Playing with NBA Stats

stats.nba.com is one of the coolest places on the web. If you've ever wanted to have fun with "Big" data and happen to be a big fan of the Association, check it out. I'll show you how to get started.

Step 1

Download Python. There's hundreds of ways to get Python. I suggest installing Continuum Analytics' Anaconda. It's popular in the Python community. It also comes with a couple of Python modules that we'll use to scrape and contextualize.

Step 2

Download my Python scripts from my GitHub. These scripts scrape stats.nba.com and do some very, very basic data contextualization. The goal? We want to plot each team's all-time field goal shooting percentage (FG%). This requires obtaining each team's FG% for every game they ever played. That's what the file get_teams.py is for! The other script, plot_teams.py, generates our targeted plot.

Step 3

Run the Python scripts. The required Python modules are at the top of each Python script. You will likely need to install nba_py.
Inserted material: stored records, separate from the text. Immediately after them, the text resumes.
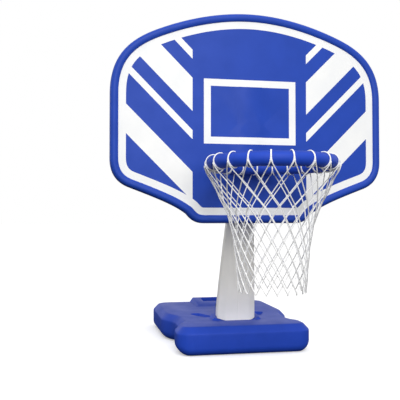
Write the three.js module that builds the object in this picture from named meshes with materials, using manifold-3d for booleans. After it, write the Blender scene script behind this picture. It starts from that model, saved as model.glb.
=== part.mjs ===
// A free-standing basketball hoop for the edge of a swimming pool.
// Lengths are in millimetres. The origin is on the floor, under the pole's foot.
// X runs along the pool's edge, -Y points at the water and the player, and Z points up.
import * as THREE from "three";
import { mergeVertices } from "three/addons/utils/BufferGeometryUtils.js";
import Module from "manifold-3d";

const wasm = await Module();
wasm.setup();

// Clearances and walls shared by several pieces
const seatGap = 0.3;
const cutOverrun = 5;
const tankWall = 4;
const poleWall = 4;
const boardWall = 4;
const rimWall = 3.5;

// Base tank
const baseFrontWidth = 446;
const baseWaistWidth = 398;
const baseRearWidth = 470;
const baseDepth = 628;
const baseHeight = 92;
const originToFrontEdge = 148;
const deckChamfer = 20;
const endUndersideRound = 26;
const frontSideUndersideRound = 39;
const rearSideUndersideRound = 26;
const frontCornerRadius = 45;
const rearCornerRadius = 62;
const frontBarStraight = 78;
const waistStart = 150;
const waistEnd = 212;
const rearStraightStart = 345;

// Raised block at the back of the deck, low in front and high behind, with a hand hold sunk into it
const blockWidth = 160;
const blockLength = 146;
const blockHeight = 18;
const blockFrontHeight = 5;
const blockSlope = 10;
const blockToRearEdge = 22;
const handHoldWidth = 82;
const handHoldLength = 62;
const handHoldDepth = 20;
const handHoldToBlockRear = 18;

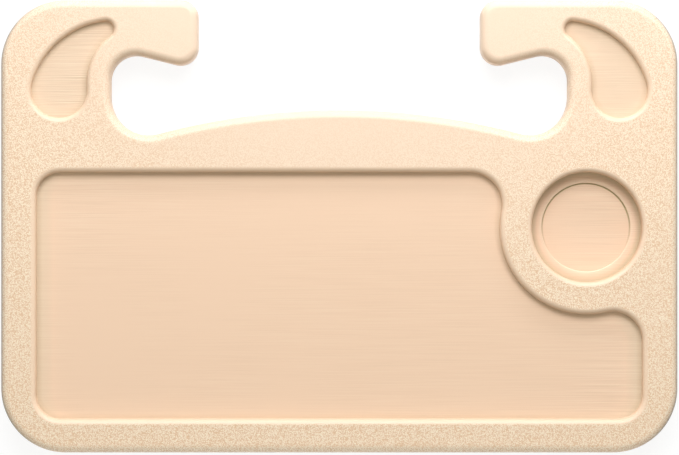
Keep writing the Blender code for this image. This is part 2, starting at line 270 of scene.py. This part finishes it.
def meeting_point(first, first_reach, second, second_reach):
    """Where circles of these radii round two points meet, to the right of the line between them."""
    across, up = second[0] - first[0], second[1] - first[1]
    apart = math.hypot(across, up)
    along = (first_reach**2 - second_reach**2 + apart**2) / (2 * apart)
    aside = math.sqrt(first_reach**2 - along**2)
    x = first[0] + (across * along + up * aside) / apart
    y = first[1] + (up * along - across * aside) / apart
    return x, y


def tangent_angle(here, there):
    """Direction of the outward normal that two neighbouring discs share on their tangent."""
    across, up = there[0] - here[0], there[1] - here[1]
    lean = (here[2] - there[2]) / math.hypot(across, up)
    return math.atan2(up, across) - math.acos(max(-1.0, min(1.0, lean)))


def body_discs():
    """The tray's outer edge: four corners, two hooks and the arch between them."""
    back = HALF_DEPTH
    corner_x, corner_y = HALF_WIDTH - CORNER_RADIUS, back - CORNER_RADIUS
    tip_y = back - TONGUE_FOOT + TONGUE_TIP_RADIUS
    throat_top_y = back - THROAT_TOP - THROAT_TOP_RADIUS
    throat_x = THROAT_X - THROAT_BOTTOM_RADIUS
    right_side = [
        convex(corner_x, -corner_y, CORNER_RADIUS),
        convex(corner_x, corner_y, CORNER_RADIUS),
        convex(TONGUE_X + TONGUE_BACK_RADIUS, back - TONGUE_BACK_RADIUS, TONGUE_BACK_RADIUS),
        convex(TONGUE_X + TONGUE_TIP_RADIUS, tip_y, TONGUE_TIP_RADIUS),
        hollow(THROAT_X - THROAT_TOP_RADIUS, throat_top_y, THROAT_TOP_RADIUS),
        hollow(throat_x, back - THROAT_BOTTOM + THROAT_BOTTOM_RADIUS, THROAT_BOTTOM_RADIUS),
    ]
    drop = THROAT_BOTTOM_RADIUS - ARCH_RISE
    arch_radius = (throat_x**2 + drop**2 - THROAT_BOTTOM_RADIUS**2) / (2 * ARCH_RISE)
    arch = convex(0.0, back - THROAT_BOTTOM + ARCH_RISE - arch_radius, arch_radius)
    return [*right_side, arch, *mirrored(right_side)]


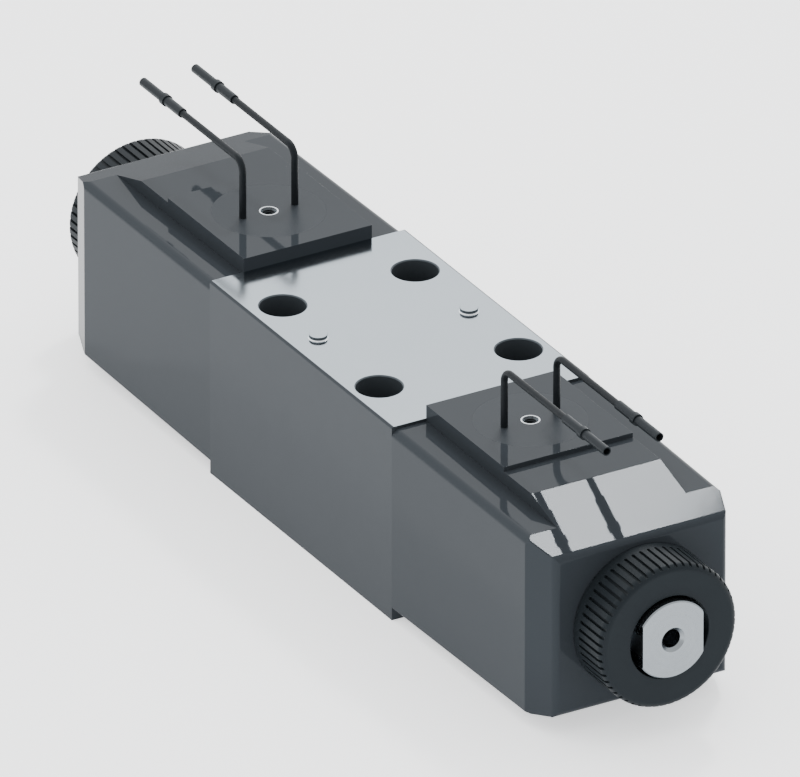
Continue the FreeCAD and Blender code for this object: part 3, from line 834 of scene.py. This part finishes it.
@dataclass
class FlyingLead:
    """One lead out of a coil's pad, with its crimped ferrule.

    Sizes are those of the side at +X. The tube has an outer diameter, a bore and a length; collar
    and sleeve have a diameter and a length.
    """

    exit_x: float = 53.0
    pitch: float = 12.2
    pad_top: float = 47.0
    diameter: float = 1.5
    length: float = 38.9
    rise: float = 11.0
    bend_near: float = 0.7
    bend_far: float = 1.912
    bend_low: float = 1.212
    ease: float = 1.4
    end_x: float = 80.1
    tip_x: float = 93.9
    tube: tuple[float, float, float] = (1.95, 1.5, 8.5)
    collar: tuple[float, float] = (2.55, 1.5)
    sleeve: tuple[float, float] = (2.05, 6.3)
    mouth_bore: float = 1.6
    mouth_depth: float = 2.5
    rim: float = 0.03

    def route(self, sign: int, y: float) -> list[Point]:
        """Control points of the lead: up, a tight bend over three turns, and outwards."""
        corner = self.pad_top + self.rise
        low = corner + self.bend_low
        high = low + self.bend_near
        places = [
            (self.exit_x, self.pad_top),
            (self.exit_x, corner - self.ease),
            (self.exit_x, corner),
            (self.exit_x + self.bend_near, low),
            (self.exit_x + self.bend_far, high),
            (self.exit_x + self.bend_far + self.ease, high),
            (self.end_x, high),
        ]
        return [(sign * x, y, z) for x, z in places]

    def ferrule_outline(self) -> list[tuple[float, float]]:
        """Places along X and radii of the ferrule of the side at +X, from the tip inwards."""
        tube_d, bore_d, tube_length = self.tube
        collar_d, collar_length = self.collar
        sleeve_d, sleeve_length = self.sleeve
        collar_x = self.tip_x - tube_length
        sleeve_x = collar_x - collar_length
        mouth_x = sleeve_x - sleeve_length
        rim = self.rim
        return [
            (collar_x, 0.0),
            (collar_x, bore_d / 2),
            (self.tip_x - rim, bore_d / 2),
            (self.tip_x, bore_d / 2 + rim),
            (self.tip_x, tube_d / 2 - rim),
            (self.tip_x - rim, tube_d / 2),
            (collar_x, tube_d / 2),
            (collar_x, collar_d / 2 - rim),
            (collar_x - rim, collar_d / 2),
            (sleeve_x + rim, collar_d / 2),
            (sleeve_x, collar_d / 2 - rim),
            (sleeve_x, sleeve_d / 2),
            (mouth_x + rim, sleeve_d / 2),
            (mouth_x, sleeve_d / 2 - rim),
            (mouth_x, self.mouth_bore / 2),
            (mouth_x + self.mouth_depth, self.mouth_bore / 2),
            (mouth_x + self.mouth_depth, 0.0),
        ]

    def build(self, side: str, sign: int, number: int) -> None:
        """Add one lead and its ferrule.

        Args:
            side: Letter of the side.
            sign: Direction of the side along X.
            number: 1 or 2, along Y.
        """
        y = (number - 1.5) * self.pitch
        points = self.route(sign, y)
        z = points[-1][2]
        outline = [(sign * x, r) for x, r in self.ferrule_outline()]
        ferrule = lathe(f"crimped_ferrule_{side}{number}", outline, Axis.X, (0.0, y, z), steps=32)
        smooth(ferrule, degrees=40.0)
        paint(ferrule, FERRULE_METAL)
        place_piece(ferrule, "housing", "ferrule_metal", f"ferrule_{side}{number}")

        line = bpy.data.curves.new(f"flying_lead_{side}{number}", "CURVE")
        line.dimensions = "3D"
        line.bevel_depth = self.diameter * MM / 2
        line.bevel_resolution = 5
        line.use_fill_caps = True
        line.resolution_u = 12
        spline = line.splines.new("NURBS")
        spline.points.add(len(points) - 1)
        for knot, point in zip(spline.points, points):
            knot.co = (*metres(point), 1.0)
        spline.order_u = 3
        spline.use_endpoint_u = True
        lead = bpy.data.objects.new(f"flying_lead_{side}{number}", line)
        bpy.context.scene.collection.objects.link(lead)
        paint(lead, LEAD_JACKET)
        place_piece(lead, "housing", "lead_jacket", f"lead_{side}{number}")


# Valve body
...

To do this, simply issue the following command:

$ pip install nba_py

You can execute get_teams.py from the command prompt as follows:

$ python get_teams.py

Provided you have Internet access, you'll see several .csv files (each belonging to a different NBA team) fill up in your working directory. To start processing this data, execute plot_teams.py (in the same directory) as follows:

$ python plot_teams.py

This will generate a violin plot conveying each team's field goal percentage distribution throughout its history.

This is a fairly intuitive result.  It makes sense that, on the average, when a team wins, its field goal percentage is higher than when it loses. This is why the green KDEs are shifted above their blue (loser) counterparts.